The principle is simple:
Shared code should enable features — not dominate them.
Maintainability Theory
Maintainability increases when change impact is localized.
If a modification to one feature affects multiple unrelated components across the system, maintainability decreases.
Feature-Based Architecture reduces the surface area of change.
When business logic changes within a feature, most modifications remain inside that boundary. This containment property is critical for long-term sustainability.
Architectural Trade-Offs
No architecture is free of trade-offs.
Feature-Based Architecture may introduce:
- Repetition across modules
- Slightly increased abstraction layers
- More deliberate dependency planning
However, these trade-offs are intentional. They prioritize clarity and scalability over minimal file count.
Theoretical architecture always balances simplicity with future-proofing.
Alignment with Domain-Driven Thinking
Feature-Based Architecture aligns closely with domain-driven design principles.
Both emphasize:
- Business capabilities
- Clear boundaries
- Context separation
In large systems, aligning code structure with domain language improves communication between technical and non-technical stakeholders.

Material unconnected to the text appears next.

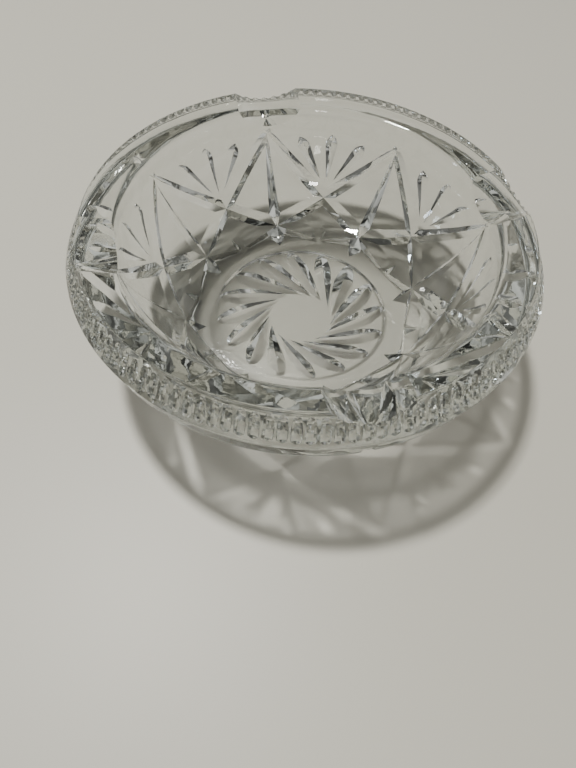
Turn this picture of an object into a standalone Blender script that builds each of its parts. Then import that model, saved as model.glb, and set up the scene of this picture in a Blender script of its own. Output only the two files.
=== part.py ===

Architecture becomes an extension of business understanding.
Long-Term Vision
Mobile applications today often function as digital platforms rather than static products. They evolve continuously, integrate multiple services, and serve diverse user journeys.
Feature-Based Architecture prepares systems for:
- Continuous expansion
- Team growth
- Product diversification
It is a forward-looking strategy rather than a short-term optimization.
Conclusion
Feature-Based Architecture is a structural philosophy grounded in domain alignment, modular thinking, and scalability theory.
It organizes applications around business capabilities rather than technical categories.
While simple projects may not require such structuring, large-scale and long-term mobile systems benefit from its clarity and adaptability.
Ultimately, architecture should reflect how the business evolves.
And businesses evolve around features — not layers.